- Exercise inputs -
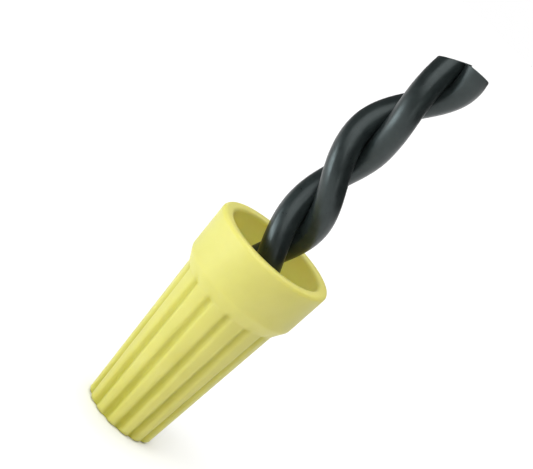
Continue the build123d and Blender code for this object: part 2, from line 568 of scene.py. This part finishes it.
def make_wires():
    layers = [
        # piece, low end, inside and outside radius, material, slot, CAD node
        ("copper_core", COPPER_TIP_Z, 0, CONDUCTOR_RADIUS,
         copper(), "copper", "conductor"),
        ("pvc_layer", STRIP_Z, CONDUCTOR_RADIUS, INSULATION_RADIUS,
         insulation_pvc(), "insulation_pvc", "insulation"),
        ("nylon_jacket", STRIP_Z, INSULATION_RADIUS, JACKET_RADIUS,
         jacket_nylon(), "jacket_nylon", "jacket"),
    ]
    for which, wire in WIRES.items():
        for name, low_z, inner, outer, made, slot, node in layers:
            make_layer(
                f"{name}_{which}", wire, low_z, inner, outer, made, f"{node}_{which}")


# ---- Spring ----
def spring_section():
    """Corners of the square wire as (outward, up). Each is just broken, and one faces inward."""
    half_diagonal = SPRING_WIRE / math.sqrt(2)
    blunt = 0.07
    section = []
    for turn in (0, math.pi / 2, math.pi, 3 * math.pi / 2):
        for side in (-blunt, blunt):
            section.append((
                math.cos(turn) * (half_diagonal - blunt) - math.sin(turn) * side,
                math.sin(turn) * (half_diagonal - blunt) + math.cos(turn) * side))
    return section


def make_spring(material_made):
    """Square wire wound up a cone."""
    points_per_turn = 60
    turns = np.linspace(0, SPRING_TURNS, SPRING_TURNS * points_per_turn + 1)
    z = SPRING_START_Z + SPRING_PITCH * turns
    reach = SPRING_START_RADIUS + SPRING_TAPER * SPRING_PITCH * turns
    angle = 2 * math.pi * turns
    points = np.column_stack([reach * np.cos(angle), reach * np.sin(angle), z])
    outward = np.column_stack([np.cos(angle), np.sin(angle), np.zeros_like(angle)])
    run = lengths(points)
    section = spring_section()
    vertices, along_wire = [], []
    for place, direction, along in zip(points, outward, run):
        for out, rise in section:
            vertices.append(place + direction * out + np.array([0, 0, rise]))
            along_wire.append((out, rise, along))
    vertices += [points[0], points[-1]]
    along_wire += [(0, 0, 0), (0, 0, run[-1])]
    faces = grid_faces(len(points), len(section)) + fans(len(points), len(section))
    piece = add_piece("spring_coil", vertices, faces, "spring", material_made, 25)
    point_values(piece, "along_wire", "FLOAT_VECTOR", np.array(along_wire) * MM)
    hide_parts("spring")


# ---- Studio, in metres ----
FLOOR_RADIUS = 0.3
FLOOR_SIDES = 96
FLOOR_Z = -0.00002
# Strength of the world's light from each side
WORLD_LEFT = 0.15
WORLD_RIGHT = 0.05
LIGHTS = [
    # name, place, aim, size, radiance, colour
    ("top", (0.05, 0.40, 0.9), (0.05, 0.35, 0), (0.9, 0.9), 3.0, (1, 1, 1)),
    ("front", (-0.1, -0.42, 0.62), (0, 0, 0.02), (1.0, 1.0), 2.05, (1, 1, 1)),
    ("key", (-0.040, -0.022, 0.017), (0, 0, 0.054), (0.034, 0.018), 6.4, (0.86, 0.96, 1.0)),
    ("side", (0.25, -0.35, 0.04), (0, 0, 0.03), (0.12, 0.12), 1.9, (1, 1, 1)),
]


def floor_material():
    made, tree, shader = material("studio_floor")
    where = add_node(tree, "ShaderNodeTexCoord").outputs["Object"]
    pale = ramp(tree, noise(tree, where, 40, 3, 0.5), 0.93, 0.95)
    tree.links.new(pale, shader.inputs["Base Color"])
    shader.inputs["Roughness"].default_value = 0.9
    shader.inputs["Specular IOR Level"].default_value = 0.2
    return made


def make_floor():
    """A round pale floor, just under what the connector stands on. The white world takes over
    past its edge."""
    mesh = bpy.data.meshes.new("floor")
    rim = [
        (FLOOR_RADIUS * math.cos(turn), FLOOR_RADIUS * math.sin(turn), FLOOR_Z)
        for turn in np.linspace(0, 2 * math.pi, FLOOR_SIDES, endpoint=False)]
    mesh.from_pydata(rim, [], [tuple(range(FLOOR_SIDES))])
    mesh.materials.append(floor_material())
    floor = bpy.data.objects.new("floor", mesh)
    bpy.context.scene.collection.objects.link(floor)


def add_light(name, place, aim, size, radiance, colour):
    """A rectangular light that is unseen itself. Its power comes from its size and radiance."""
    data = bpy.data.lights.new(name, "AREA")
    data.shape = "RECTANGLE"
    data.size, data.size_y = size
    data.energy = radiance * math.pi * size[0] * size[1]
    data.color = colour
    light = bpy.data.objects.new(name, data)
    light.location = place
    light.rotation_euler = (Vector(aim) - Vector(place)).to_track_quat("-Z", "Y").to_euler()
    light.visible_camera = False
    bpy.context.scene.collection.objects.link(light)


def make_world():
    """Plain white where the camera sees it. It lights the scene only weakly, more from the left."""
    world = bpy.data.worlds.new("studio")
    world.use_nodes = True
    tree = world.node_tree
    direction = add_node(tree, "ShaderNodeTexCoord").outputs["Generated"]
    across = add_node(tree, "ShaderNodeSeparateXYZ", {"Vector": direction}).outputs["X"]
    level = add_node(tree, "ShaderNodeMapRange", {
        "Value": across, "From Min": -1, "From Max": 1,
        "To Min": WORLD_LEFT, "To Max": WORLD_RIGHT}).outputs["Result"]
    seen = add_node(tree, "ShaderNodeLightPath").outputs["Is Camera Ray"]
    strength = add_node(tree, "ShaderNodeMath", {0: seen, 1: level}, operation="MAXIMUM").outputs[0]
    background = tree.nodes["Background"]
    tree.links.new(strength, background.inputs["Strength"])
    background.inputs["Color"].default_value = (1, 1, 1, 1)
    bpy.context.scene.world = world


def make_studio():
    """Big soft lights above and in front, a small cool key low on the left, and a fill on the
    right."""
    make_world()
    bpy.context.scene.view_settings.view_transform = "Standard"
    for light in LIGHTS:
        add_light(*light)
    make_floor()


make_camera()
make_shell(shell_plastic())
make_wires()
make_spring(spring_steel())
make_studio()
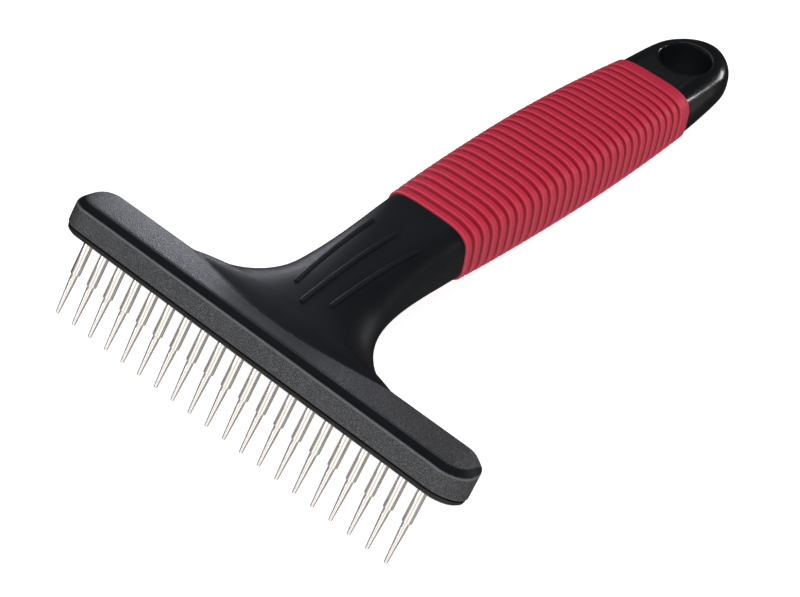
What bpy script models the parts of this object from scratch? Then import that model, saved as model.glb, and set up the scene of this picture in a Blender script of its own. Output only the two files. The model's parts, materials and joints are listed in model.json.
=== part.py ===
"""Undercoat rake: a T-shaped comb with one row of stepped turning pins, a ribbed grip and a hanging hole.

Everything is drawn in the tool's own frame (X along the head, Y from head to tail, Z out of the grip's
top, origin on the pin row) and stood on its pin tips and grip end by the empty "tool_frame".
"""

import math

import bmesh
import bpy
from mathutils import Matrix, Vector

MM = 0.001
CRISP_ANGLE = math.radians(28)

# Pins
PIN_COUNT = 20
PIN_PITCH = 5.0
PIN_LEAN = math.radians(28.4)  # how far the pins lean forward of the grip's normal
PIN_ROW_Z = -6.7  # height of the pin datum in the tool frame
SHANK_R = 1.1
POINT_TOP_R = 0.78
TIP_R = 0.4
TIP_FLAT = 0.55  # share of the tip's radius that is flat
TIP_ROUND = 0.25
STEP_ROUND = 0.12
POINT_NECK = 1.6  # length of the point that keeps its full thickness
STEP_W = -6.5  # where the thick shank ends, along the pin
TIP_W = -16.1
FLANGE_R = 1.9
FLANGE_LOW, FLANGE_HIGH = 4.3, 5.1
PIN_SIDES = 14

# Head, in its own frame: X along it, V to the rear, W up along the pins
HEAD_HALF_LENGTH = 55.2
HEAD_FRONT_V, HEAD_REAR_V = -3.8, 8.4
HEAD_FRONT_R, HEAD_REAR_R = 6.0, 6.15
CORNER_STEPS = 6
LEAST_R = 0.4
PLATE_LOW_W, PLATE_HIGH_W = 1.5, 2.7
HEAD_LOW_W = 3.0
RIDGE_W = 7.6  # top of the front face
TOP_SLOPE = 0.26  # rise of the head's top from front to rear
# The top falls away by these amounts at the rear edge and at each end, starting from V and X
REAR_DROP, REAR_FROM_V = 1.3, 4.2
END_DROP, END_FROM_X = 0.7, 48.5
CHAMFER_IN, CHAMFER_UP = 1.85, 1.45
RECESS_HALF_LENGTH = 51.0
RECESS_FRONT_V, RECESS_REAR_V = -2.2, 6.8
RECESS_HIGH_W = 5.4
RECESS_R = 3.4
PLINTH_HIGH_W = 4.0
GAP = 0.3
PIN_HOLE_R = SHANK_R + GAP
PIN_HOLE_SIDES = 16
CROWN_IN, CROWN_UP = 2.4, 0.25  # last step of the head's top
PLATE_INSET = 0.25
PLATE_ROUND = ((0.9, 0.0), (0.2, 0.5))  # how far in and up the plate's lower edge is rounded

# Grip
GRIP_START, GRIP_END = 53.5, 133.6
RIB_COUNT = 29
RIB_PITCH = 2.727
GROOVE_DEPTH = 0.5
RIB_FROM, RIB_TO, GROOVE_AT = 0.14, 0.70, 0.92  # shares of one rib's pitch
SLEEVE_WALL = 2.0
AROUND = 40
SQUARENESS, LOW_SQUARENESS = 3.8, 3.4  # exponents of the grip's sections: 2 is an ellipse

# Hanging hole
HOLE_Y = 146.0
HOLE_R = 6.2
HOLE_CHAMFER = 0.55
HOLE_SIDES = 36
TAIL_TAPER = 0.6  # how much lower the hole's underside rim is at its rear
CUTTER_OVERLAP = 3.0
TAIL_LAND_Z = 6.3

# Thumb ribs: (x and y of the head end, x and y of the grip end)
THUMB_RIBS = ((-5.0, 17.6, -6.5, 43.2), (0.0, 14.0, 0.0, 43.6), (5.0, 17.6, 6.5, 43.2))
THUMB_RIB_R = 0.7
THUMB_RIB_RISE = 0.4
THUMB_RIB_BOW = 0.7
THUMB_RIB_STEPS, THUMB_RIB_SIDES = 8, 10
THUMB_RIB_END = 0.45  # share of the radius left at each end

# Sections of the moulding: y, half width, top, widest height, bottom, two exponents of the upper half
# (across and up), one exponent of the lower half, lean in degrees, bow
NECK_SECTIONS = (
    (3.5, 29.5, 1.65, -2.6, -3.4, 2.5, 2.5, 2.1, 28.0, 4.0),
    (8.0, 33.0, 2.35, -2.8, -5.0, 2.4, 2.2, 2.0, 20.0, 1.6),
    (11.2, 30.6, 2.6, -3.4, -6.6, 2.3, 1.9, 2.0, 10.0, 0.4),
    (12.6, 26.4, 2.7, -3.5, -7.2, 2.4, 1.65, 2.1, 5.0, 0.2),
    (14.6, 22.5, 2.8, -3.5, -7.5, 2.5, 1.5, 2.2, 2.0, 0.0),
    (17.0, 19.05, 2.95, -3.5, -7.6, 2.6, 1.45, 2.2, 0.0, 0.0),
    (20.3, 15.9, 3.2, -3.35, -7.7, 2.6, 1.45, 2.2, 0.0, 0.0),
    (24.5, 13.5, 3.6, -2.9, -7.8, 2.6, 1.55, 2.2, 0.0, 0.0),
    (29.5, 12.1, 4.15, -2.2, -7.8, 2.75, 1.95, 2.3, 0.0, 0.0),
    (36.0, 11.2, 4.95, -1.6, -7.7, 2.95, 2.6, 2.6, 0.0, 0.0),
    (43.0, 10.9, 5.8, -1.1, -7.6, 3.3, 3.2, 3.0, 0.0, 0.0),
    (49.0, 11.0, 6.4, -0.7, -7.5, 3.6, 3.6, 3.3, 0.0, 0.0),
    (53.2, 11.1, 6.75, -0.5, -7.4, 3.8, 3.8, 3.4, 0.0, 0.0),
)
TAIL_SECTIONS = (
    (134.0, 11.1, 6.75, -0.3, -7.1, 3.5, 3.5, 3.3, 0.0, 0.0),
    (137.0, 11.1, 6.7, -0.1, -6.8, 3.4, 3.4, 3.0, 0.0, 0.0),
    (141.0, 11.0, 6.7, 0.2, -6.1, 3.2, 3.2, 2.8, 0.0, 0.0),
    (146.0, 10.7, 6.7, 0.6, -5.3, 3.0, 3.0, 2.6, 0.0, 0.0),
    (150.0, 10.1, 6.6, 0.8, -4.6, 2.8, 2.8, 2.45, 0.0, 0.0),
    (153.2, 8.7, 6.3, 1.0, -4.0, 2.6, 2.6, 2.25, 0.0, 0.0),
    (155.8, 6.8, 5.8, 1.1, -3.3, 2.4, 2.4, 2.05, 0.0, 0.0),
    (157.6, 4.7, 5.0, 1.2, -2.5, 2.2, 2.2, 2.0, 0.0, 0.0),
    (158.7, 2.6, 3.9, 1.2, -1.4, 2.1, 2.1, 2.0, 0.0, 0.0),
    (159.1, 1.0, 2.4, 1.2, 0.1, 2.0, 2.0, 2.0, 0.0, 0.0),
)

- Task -
Repeat the span of lines that opens with the line holding "What bpy script" and closes with the line holding "CRISP_ANGLE = math.radians(28)", exactly as it stands.

- Complete output -
What bpy script models the parts of this object from scratch? Then import that model, saved as model.glb, and set up the scene of this picture in a Blender script of its own. Output only the two files. The model's parts, materials and joints are listed in model.json.
=== part.py ===
"""Undercoat rake: a T-shaped comb with one row of stepped turning pins, a ribbed grip and a hanging hole.

Everything is drawn in the tool's own frame (X along the head, Y from head to tail, Z out of the grip's
top, origin on the pin row) and stood on its pin tips and grip end by the empty "tool_frame".
"""

import math

import bmesh
import bpy
from mathutils import Matrix, Vector

MM = 0.001
CRISP_ANGLE = math.radians(28)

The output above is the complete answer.